Ultimately, customers with sufficient funds are willing to pay more to ensure reliable service – although not perhaps in the way envisaged by the booking platform Gotogate. During the pandemic, it introduced fees that passengers could pay to guarantee timely responses. Those unwilling to pay up to £17.99 went to the back of the queue and faced admin charges.
But often, shopping around is not an option. While VIPs can skip the queue at HMRC, the rest of us have to endure its notoriously slow customer service line. And when it comes to travelling by train, passengers don’t always have the luxury of choosing which operator they wish to brave. The telecoms provider Openreach, which has left many a Guardian reader in communications limbo, has a near monopoly over the UK’s broadband infrastructure. Similarly, local authorities, housing associations and water companies can get away with abysmal service because their customers simply have no choice.
The good news is that slowly the outlook is improving, according to Huntswood. Companies are diversifying their communications channels and more complaints are being resolved sooner.
But my inbox and postbag show there is still a very long way to go. In the meantime, aggrieved consumers should get out a good book, prepare some nourishing snacks, keep their phone charger handy and get ready for the long haul.
How to complain effectively
Keep a log of calls and emails, including the time and date and what was said.
If an initial call gets you nowhere, complain in writing. Email is more effective than letters as it’s easier to keep track of copies.
Don’t forget to include your full name, address and customer reference/booking/order number in all correspondence. This will help the company to identify you on its system. Make clear in the subject line that this is a complaint.
Some firms cunningly stall complainants by concealing their contact details. If so, try posting on social media, as firms dislike battling it out in the public domain, or go straight to the top. You can find CEO email addresses at ceoemail.com.
Be polite and concise.

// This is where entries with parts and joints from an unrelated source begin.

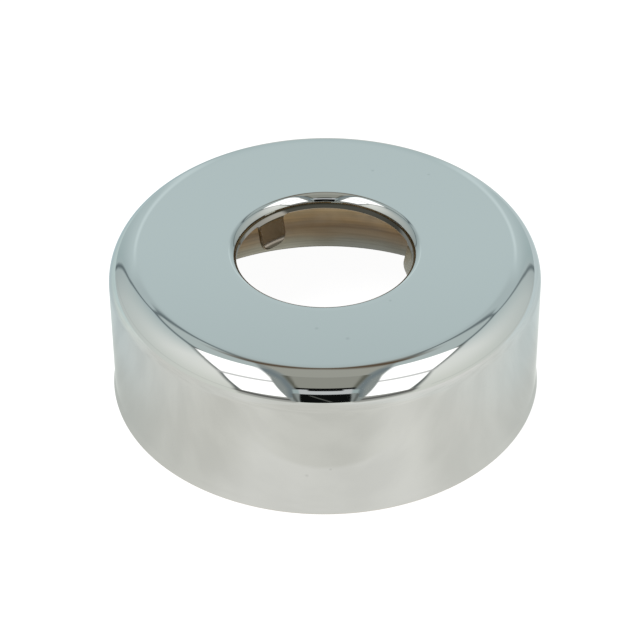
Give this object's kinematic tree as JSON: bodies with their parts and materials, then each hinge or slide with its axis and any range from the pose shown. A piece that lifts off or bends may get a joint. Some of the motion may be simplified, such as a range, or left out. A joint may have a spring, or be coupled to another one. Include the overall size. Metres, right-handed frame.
{
  "type": "siphon escutcheon",
  "caption": "Round pressed cup that slides over a waste pipe and covers its hole in a wall or floor, with a rolled collar and spring tongues that grip the pipe.",
  "frame": {"origin": "centre of the open rim, on the plane that the rim stands on", "axes": "+Z along the pipe axis, from the open rim towards the flat top; +X and +Y across, with the first tongue at 128.5 degrees from +X"},
  "size_m": [0.08, 0.08, 0.029],
  "materials": {
    "chrome_plate": "bright chrome plate outside, thin dull plate inside that shows the warm brass"
  },
  "bodies": {
    "root": {"escutcheon": "chrome_plate"}
  },
  "joints": []
}
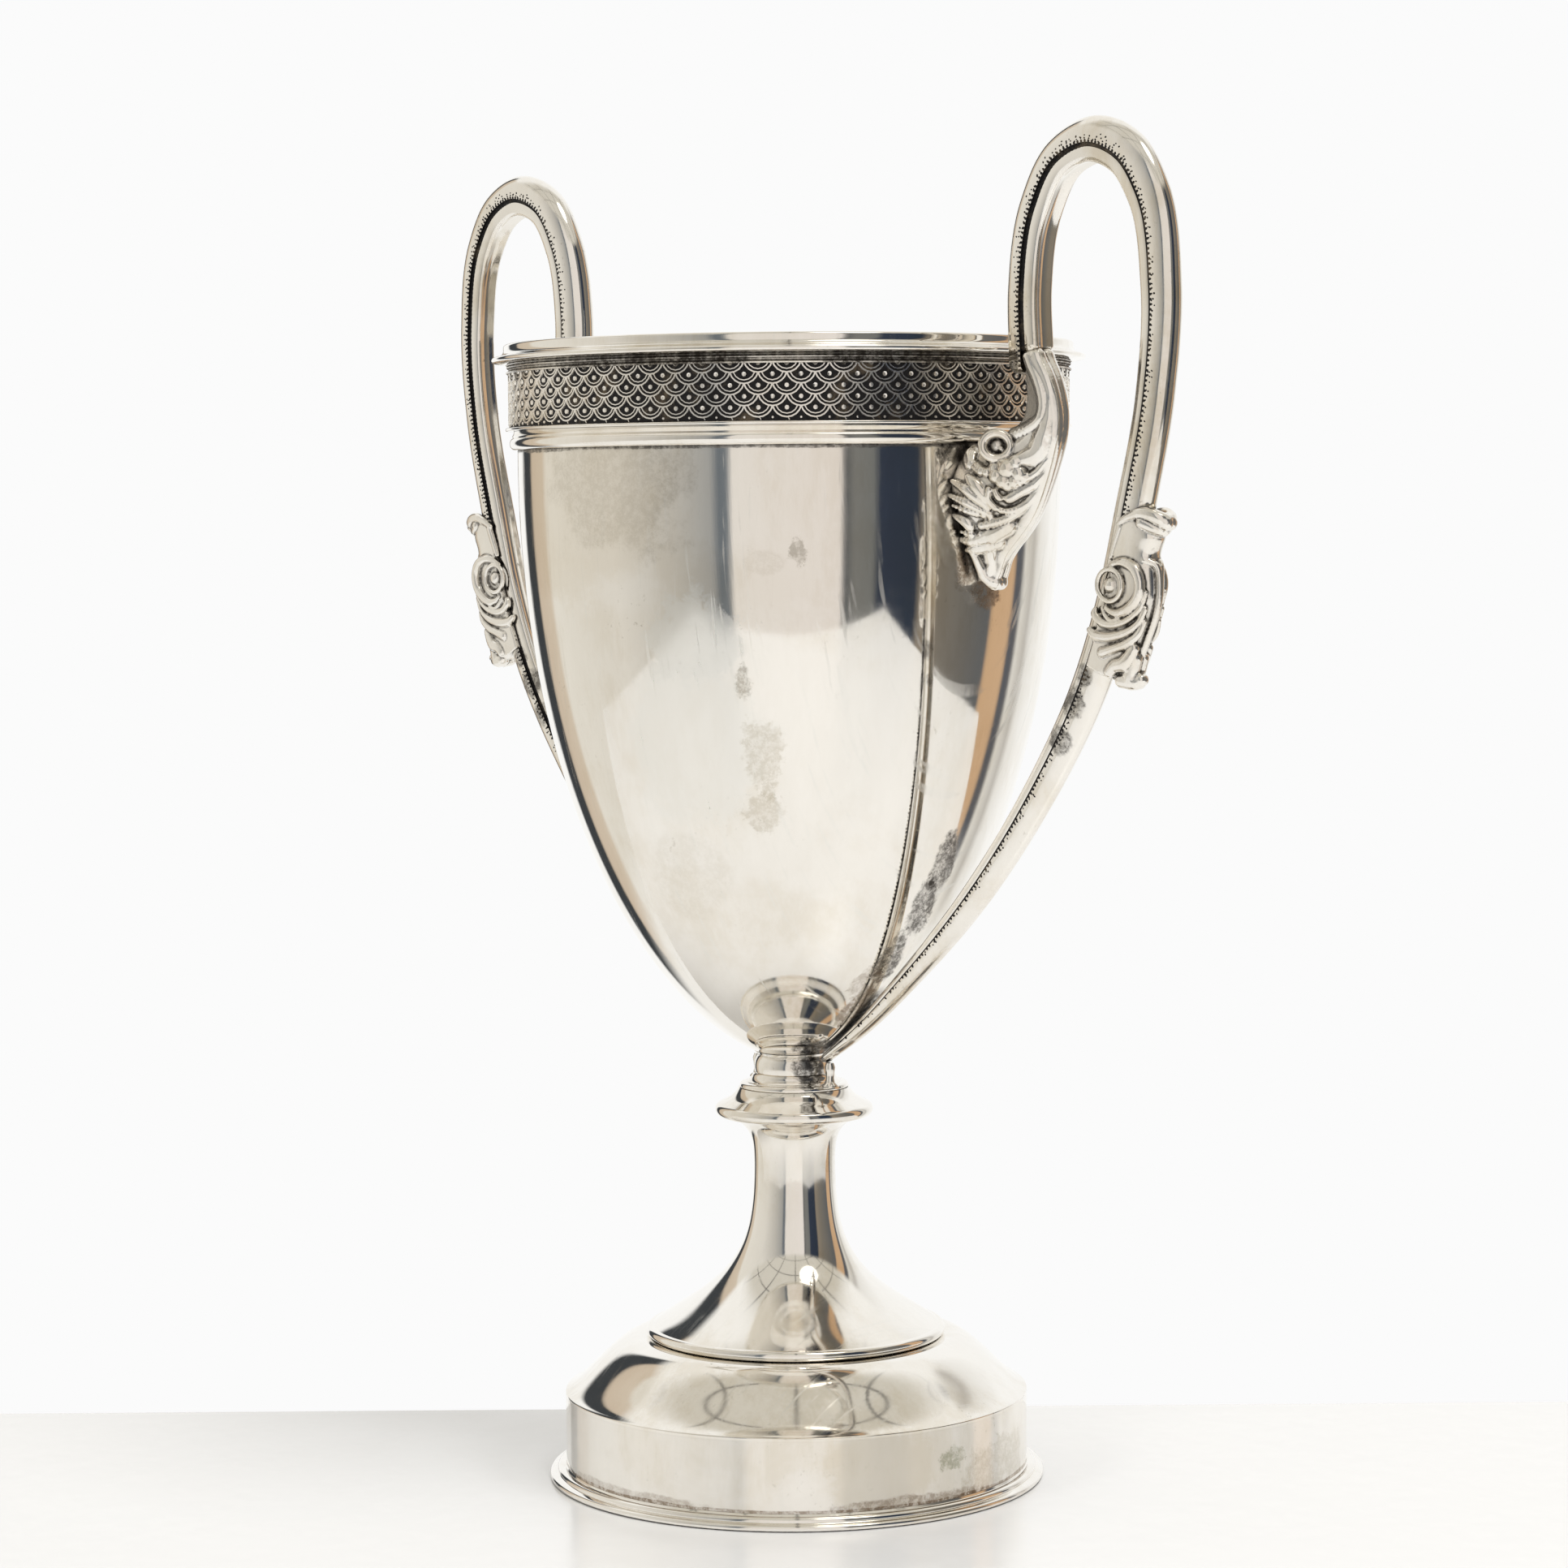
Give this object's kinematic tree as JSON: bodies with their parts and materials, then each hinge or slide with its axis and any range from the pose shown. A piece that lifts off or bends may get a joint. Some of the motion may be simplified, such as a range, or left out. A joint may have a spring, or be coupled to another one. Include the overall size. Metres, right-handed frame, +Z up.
{
  "type": "cup trophy",
  "caption": "Tall two-handled presentation cup: an egg-shaped bowl with a scale-patterned band, looped handles with leaf brackets, and a stepped domed foot.",
  "frame": {"origin": "middle of the flat face of the foot ring that the cup stands on", "axes": "+Z up along the cup's axis; both handles lie in the X-Z plane; +Y is across the handles"},
  "size_m": [0.2354, 0.135, 0.3042],
  "materials": {
    "polished_silver": "polished sterling silver with fine scratches and light tarnish",
    "bright_silver": "bright polished silver on wires and mouldings",
    "cast_silver": "cast and chased silver with dark oxide in its hollows",
    "oxidised_silver": "struck silver band with blackened ground",
    "plain_silver": "unpolished silver sheet, dull grey",
    "fixing_brass": "turned brass, dull"
  },
  "bodies": {
    "root": {"bowl": "polished_silver", "rim_moulding": "bright_silver", "scale_band": "oxidised_silver", "band_wire": "bright_silver", "shoulder_moulding": "bright_silver", "collar": "polished_silver", "collar_ring": "bright_silver", "knop": "bright_silver", "stem": "polished_silver", "step_bead": "bright_silver", "plinth_dome": "polished_silver", "plinth_wall": "polished_silver", "foot_ring": "bright_silver", "base_disc": "plain_silver", "tie_rod": "fixing_brass", "clamp_plate": "plain_silver", "clamp_washer": "fixing_brass", "clamp_nut": "fixing_brass", "right_handle_shell": "bright_silver", "right_handle_liner": "polished_silver", "right_leaf_bracket": "cast_silver", "right_scroll_mount": "cast_silver", "right_tip_post": "cast_silver", "left_handle_shell": "bright_silver", "left_handle_liner": "polished_silver", "left_leaf_bracket": "cast_silver", "left_scroll_mount": "cast_silver", "left_tip_post": "cast_silver"}
  },
  "joints": []
}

Summarise the problem clearly; attach any relevant documents; state the outcome you are seeking and your deadline.
Read up on the relevant consumer law online so you can cite any regulations that back up your claim. The Consumer Rights Act 2015 is a good starting point. It requires traders to refund, repair or replace goods (or services) that are not as described or of satisfactory quality. Citizens Advice offers a range of template letters, or you can connect to firms via the complaints website Resolver.
If your initial attempt falls on deaf ears, escalate it by following the company’s complaints process, which should be detailed on its website. If that fails, find out the appropriate ombudsman or alternative dispute resolution (ADR) service. Some sectors, such as finance, energy and telecoms, have to be signed up to a scheme; for others it is voluntary. There is a list of schemes on the Chartered Trading Standards Institute website. The small claims court is an option if there is no applicable ADR, or if you don’t accept an ombudsman’s decision. Try sending a last “letter before action” to the company listing applicable court fees to see if that energises them.
A handy backup is section 75 of the Consumer Credit Act. This allows you to claim a refund via your bank if you paid by credit card and the goods or service cost £100 or more. Debit card payments are protected by a voluntary chargeback scheme.